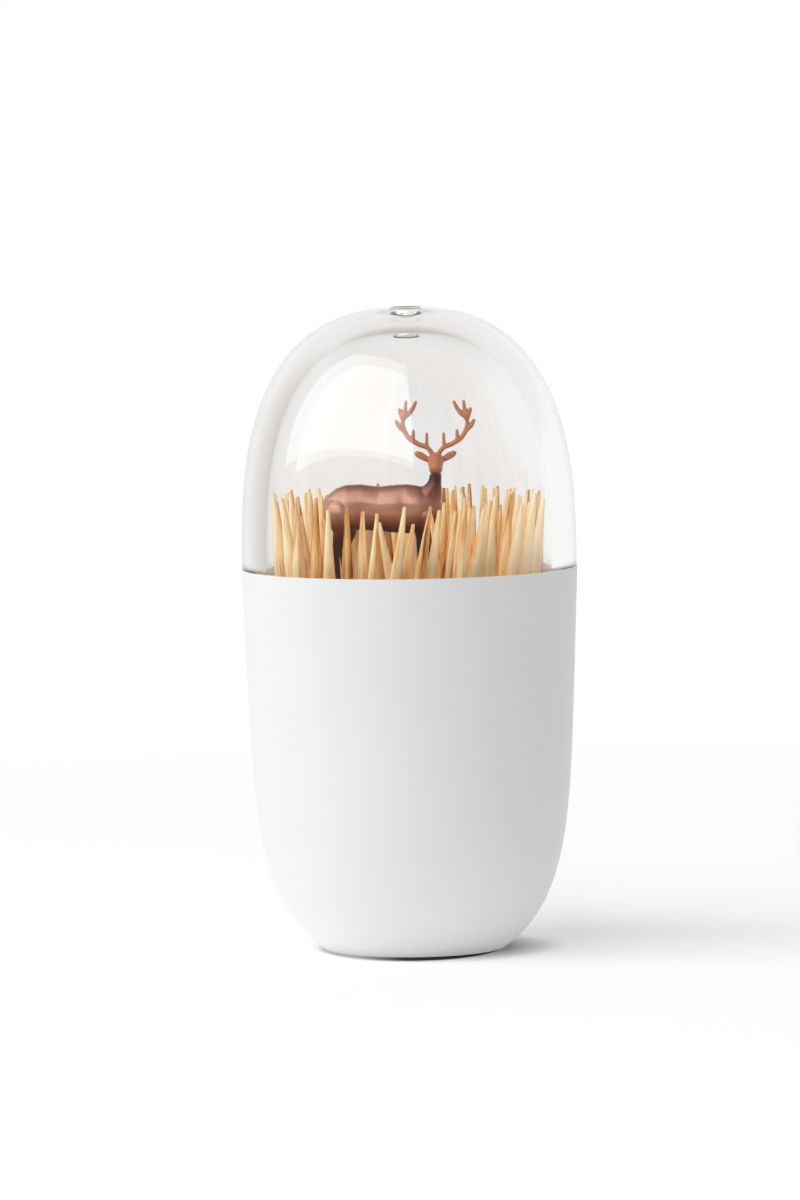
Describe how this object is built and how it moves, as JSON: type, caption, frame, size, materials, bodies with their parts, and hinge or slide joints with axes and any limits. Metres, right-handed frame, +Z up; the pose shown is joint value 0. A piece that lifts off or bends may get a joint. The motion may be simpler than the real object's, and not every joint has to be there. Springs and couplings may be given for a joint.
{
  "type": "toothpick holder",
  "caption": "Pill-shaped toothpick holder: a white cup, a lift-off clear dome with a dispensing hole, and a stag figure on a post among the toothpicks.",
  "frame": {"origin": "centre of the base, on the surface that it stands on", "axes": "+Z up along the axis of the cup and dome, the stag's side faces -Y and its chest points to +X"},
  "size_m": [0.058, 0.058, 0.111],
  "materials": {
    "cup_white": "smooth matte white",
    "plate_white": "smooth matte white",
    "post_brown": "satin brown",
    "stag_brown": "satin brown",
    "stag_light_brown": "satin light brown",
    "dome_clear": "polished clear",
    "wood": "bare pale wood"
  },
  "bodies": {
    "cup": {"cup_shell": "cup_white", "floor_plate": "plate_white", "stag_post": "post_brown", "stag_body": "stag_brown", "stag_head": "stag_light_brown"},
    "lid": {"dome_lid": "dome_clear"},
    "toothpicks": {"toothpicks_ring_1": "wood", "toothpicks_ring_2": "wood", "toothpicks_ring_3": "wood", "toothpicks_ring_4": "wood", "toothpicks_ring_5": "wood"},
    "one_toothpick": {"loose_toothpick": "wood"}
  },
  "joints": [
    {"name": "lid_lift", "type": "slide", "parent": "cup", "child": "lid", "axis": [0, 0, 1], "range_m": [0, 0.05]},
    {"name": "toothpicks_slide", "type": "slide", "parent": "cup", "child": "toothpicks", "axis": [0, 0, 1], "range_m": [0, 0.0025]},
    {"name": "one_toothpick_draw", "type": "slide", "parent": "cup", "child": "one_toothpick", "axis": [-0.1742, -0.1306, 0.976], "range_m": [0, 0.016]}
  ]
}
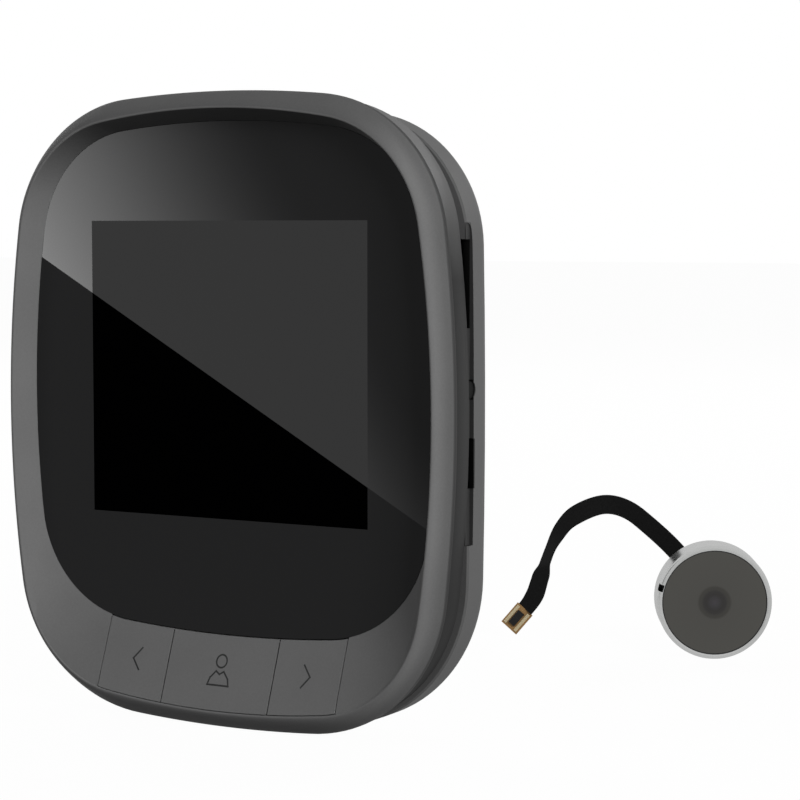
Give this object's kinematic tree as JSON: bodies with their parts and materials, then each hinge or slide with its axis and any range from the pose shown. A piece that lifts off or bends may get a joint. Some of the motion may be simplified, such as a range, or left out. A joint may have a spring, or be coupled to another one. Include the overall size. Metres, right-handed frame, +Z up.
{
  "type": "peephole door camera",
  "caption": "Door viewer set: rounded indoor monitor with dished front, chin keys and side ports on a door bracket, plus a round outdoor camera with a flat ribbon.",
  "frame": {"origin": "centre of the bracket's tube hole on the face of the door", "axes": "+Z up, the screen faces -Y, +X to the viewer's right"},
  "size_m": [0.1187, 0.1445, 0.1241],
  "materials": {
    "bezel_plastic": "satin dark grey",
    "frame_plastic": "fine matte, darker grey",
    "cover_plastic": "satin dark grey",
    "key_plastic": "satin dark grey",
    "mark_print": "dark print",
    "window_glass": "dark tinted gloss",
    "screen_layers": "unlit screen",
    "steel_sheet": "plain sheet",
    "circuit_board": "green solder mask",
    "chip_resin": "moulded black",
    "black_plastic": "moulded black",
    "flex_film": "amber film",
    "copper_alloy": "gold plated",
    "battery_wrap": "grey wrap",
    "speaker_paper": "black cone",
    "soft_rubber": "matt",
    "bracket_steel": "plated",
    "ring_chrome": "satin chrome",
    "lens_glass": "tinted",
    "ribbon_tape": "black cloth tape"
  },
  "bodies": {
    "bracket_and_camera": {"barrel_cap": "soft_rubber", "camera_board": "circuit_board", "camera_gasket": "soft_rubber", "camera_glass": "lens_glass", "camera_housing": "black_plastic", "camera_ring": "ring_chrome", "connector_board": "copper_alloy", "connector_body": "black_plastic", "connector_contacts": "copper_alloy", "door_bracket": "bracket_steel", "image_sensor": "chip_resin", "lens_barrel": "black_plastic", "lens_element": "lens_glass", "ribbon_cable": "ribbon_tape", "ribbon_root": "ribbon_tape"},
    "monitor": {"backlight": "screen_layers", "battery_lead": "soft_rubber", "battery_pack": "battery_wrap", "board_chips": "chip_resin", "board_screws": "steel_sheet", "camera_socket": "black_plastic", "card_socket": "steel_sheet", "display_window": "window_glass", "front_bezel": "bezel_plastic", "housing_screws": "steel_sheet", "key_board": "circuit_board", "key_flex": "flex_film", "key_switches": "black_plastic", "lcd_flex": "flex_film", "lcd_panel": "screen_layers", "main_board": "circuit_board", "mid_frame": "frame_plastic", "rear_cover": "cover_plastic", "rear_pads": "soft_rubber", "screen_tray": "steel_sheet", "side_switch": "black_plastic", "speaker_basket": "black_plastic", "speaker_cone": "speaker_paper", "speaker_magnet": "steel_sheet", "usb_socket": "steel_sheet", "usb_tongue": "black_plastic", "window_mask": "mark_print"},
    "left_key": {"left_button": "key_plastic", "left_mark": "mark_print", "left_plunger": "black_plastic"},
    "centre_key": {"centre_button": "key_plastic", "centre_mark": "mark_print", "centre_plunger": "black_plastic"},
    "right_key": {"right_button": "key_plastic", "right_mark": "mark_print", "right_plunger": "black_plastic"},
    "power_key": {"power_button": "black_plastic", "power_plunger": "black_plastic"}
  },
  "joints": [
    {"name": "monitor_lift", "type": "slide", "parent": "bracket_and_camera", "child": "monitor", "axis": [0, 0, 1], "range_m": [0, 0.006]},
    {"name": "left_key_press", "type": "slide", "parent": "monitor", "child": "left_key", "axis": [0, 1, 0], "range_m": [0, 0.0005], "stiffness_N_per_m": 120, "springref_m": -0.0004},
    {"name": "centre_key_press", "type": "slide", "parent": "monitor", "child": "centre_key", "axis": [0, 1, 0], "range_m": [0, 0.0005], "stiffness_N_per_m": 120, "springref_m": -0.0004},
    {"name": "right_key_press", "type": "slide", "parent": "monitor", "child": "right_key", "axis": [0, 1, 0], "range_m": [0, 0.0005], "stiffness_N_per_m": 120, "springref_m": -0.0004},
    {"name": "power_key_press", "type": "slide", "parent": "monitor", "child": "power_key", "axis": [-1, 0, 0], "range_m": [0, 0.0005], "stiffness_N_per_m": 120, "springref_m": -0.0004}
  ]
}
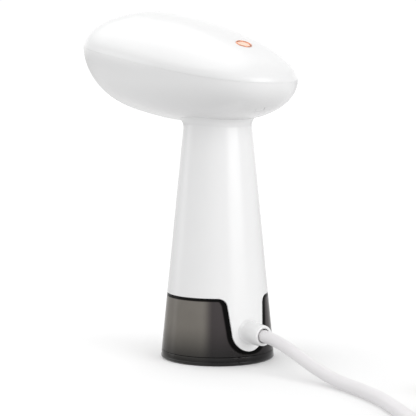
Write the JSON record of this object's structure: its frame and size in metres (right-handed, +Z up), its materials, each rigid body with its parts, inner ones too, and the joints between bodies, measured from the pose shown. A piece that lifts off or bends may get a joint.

Short problem: Every record above should be output exactly.

The completed task:
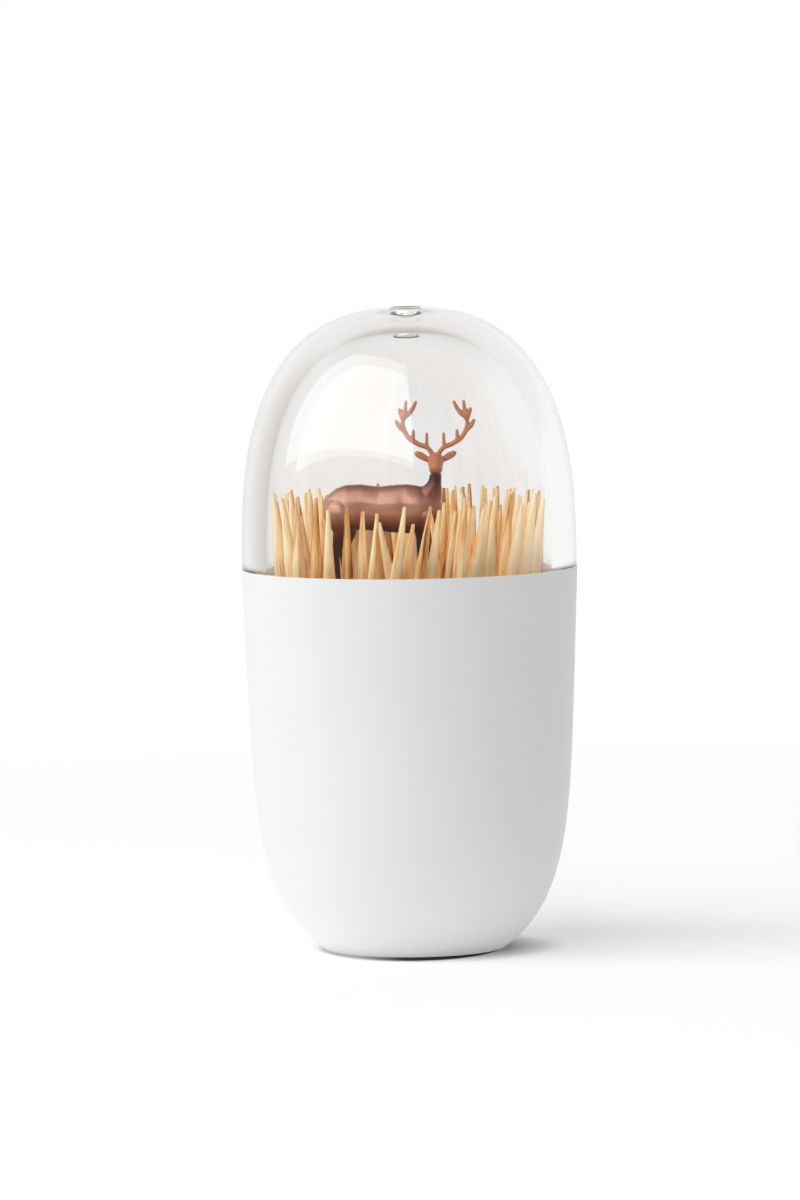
Describe how this object is built and how it moves, as JSON: type, caption, frame, size, materials, bodies with their parts, and hinge or slide joints with axes and any limits. Metres, right-handed frame, +Z up; the pose shown is joint value 0. A piece that lifts off or bends may get a joint. The motion may be simpler than the real object's, and not every joint has to be there. Springs and couplings may be given for a joint.
{
  "type": "toothpick holder",
  "caption": "Pill-shaped toothpick holder: a white cup, a lift-off clear dome with a dispensing hole, and a stag figure on a post among the toothpicks.",
  "frame": {"origin": "centre of the base, on the surface that it stands on", "axes": "+Z up along the axis of the cup and dome, the stag's side faces -Y and its chest points to +X"},
  "size_m": [0.058, 0.058, 0.111],
  "materials": {
    "cup_white": "smooth matte white",
    "plate_white": "smooth matte white",
    "post_brown": "satin brown",
    "stag_brown": "satin brown",
    "stag_light_brown": "satin light brown",
    "dome_clear": "polished clear",
    "wood": "bare pale wood"
  },
  "bodies": {
    "cup": {"cup_shell": "cup_white", "floor_plate": "plate_white", "stag_post": "post_brown", "stag_body": "stag_brown", "stag_head": "stag_light_brown"},
    "lid": {"dome_lid": "dome_clear"},
    "toothpicks": {"toothpicks_ring_1": "wood", "toothpicks_ring_2": "wood", "toothpicks_ring_3": "wood", "toothpicks_ring_4": "wood", "toothpicks_ring_5": "wood"},
    "one_toothpick": {"loose_toothpick": "wood"}
  },
  "joints": [
    {"name": "lid_lift", "type": "slide", "parent": "cup", "child": "lid", "axis": [0, 0, 1], "range_m": [0, 0.05]},
    {"name": "toothpicks_slide", "type": "slide", "parent": "cup", "child": "toothpicks", "axis": [0, 0, 1], "range_m": [0, 0.0025]},
    {"name": "one_toothpick_draw", "type": "slide", "parent": "cup", "child": "one_toothpick", "axis": [-0.1742, -0.1306, 0.976], "range_m": [0, 0.016]}
  ]
}
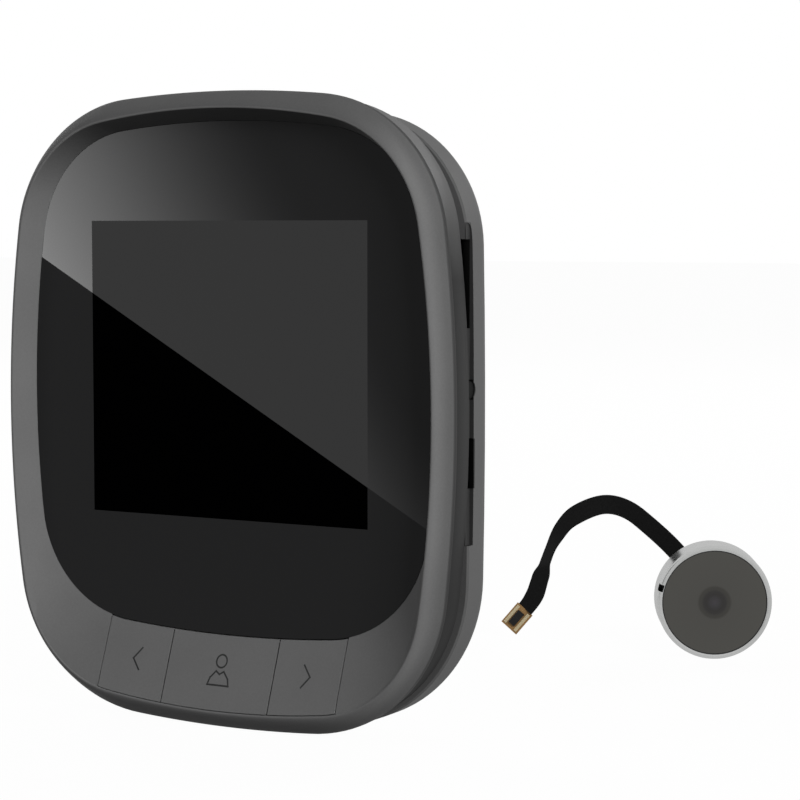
Give this object's kinematic tree as JSON: bodies with their parts and materials, then each hinge or slide with its axis and any range from the pose shown. A piece that lifts off or bends may get a joint. Some of the motion may be simplified, such as a range, or left out. A joint may have a spring, or be coupled to another one. Include the overall size. Metres, right-handed frame, +Z up.
{
  "type": "peephole door camera",
  "caption": "Door viewer set: rounded indoor monitor with dished front, chin keys and side ports on a door bracket, plus a round outdoor camera with a flat ribbon.",
  "frame": {"origin": "centre of the bracket's tube hole on the face of the door", "axes": "+Z up, the screen faces -Y, +X to the viewer's right"},
  "size_m": [0.1187, 0.1445, 0.1241],
  "materials": {
    "bezel_plastic": "satin dark grey",
    "frame_plastic": "fine matte, darker grey",
    "cover_plastic": "satin dark grey",
    "key_plastic": "satin dark grey",
    "mark_print": "dark print",
    "window_glass": "dark tinted gloss",
    "screen_layers": "unlit screen",
    "steel_sheet": "plain sheet",
    "circuit_board": "green solder mask",
    "chip_resin": "moulded black",
    "black_plastic": "moulded black",
    "flex_film": "amber film",
    "copper_alloy": "gold plated",
    "battery_wrap": "grey wrap",
    "speaker_paper": "black cone",
    "soft_rubber": "matt",
    "bracket_steel": "plated",
    "ring_chrome": "satin chrome",
    "lens_glass": "tinted",
    "ribbon_tape": "black cloth tape"
  },
  "bodies": {
    "bracket_and_camera": {"barrel_cap": "soft_rubber", "camera_board": "circuit_board", "camera_gasket": "soft_rubber", "camera_glass": "lens_glass", "camera_housing": "black_plastic", "camera_ring": "ring_chrome", "connector_board": "copper_alloy", "connector_body": "black_plastic", "connector_contacts": "copper_alloy", "door_bracket": "bracket_steel", "image_sensor": "chip_resin", "lens_barrel": "black_plastic", "lens_element": "lens_glass", "ribbon_cable": "ribbon_tape", "ribbon_root": "ribbon_tape"},
    "monitor": {"backlight": "screen_layers", "battery_lead": "soft_rubber", "battery_pack": "battery_wrap", "board_chips": "chip_resin", "board_screws": "steel_sheet", "camera_socket": "black_plastic", "card_socket": "steel_sheet", "display_window": "window_glass", "front_bezel": "bezel_plastic", "housing_screws": "steel_sheet", "key_board": "circuit_board", "key_flex": "flex_film", "key_switches": "black_plastic", "lcd_flex": "flex_film", "lcd_panel": "screen_layers", "main_board": "circuit_board", "mid_frame": "frame_plastic", "rear_cover": "cover_plastic", "rear_pads": "soft_rubber", "screen_tray": "steel_sheet", "side_switch": "black_plastic", "speaker_basket": "black_plastic", "speaker_cone": "speaker_paper", "speaker_magnet": "steel_sheet", "usb_socket": "steel_sheet", "usb_tongue": "black_plastic", "window_mask": "mark_print"},
    "left_key": {"left_button": "key_plastic", "left_mark": "mark_print", "left_plunger": "black_plastic"},
    "centre_key": {"centre_button": "key_plastic", "centre_mark": "mark_print", "centre_plunger": "black_plastic"},
    "right_key": {"right_button": "key_plastic", "right_mark": "mark_print", "right_plunger": "black_plastic"},
    "power_key": {"power_button": "black_plastic", "power_plunger": "black_plastic"}
  },
  "joints": [
    {"name": "monitor_lift", "type": "slide", "parent": "bracket_and_camera", "child": "monitor", "axis": [0, 0, 1], "range_m": [0, 0.006]},
    {"name": "left_key_press", "type": "slide", "parent": "monitor", "child": "left_key", "axis": [0, 1, 0], "range_m": [0, 0.0005], "stiffness_N_per_m": 120, "springref_m": -0.0004},
    {"name": "centre_key_press", "type": "slide", "parent": "monitor", "child": "centre_key", "axis": [0, 1, 0], "range_m": [0, 0.0005], "stiffness_N_per_m": 120, "springref_m": -0.0004},
    {"name": "right_key_press", "type": "slide", "parent": "monitor", "child": "right_key", "axis": [0, 1, 0], "range_m": [0, 0.0005], "stiffness_N_per_m": 120, "springref_m": -0.0004},
    {"name": "power_key_press", "type": "slide", "parent": "monitor", "child": "power_key", "axis": [-1, 0, 0], "range_m": [0, 0.0005], "stiffness_N_per_m": 120, "springref_m": -0.0004}
  ]
}
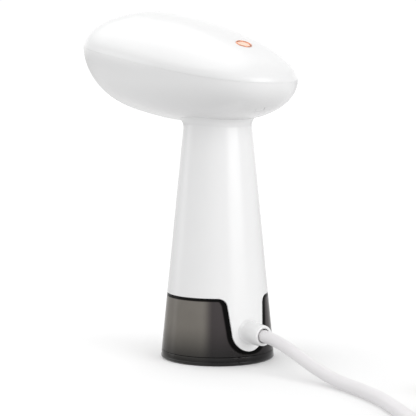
Write the JSON record of this object's structure: its frame and size in metres (right-handed, +Z up), its materials, each rigid body with its parts, inner ones too, and the joints between bodies, measured from the pose shown. A piece that lifts off or bends may get a joint.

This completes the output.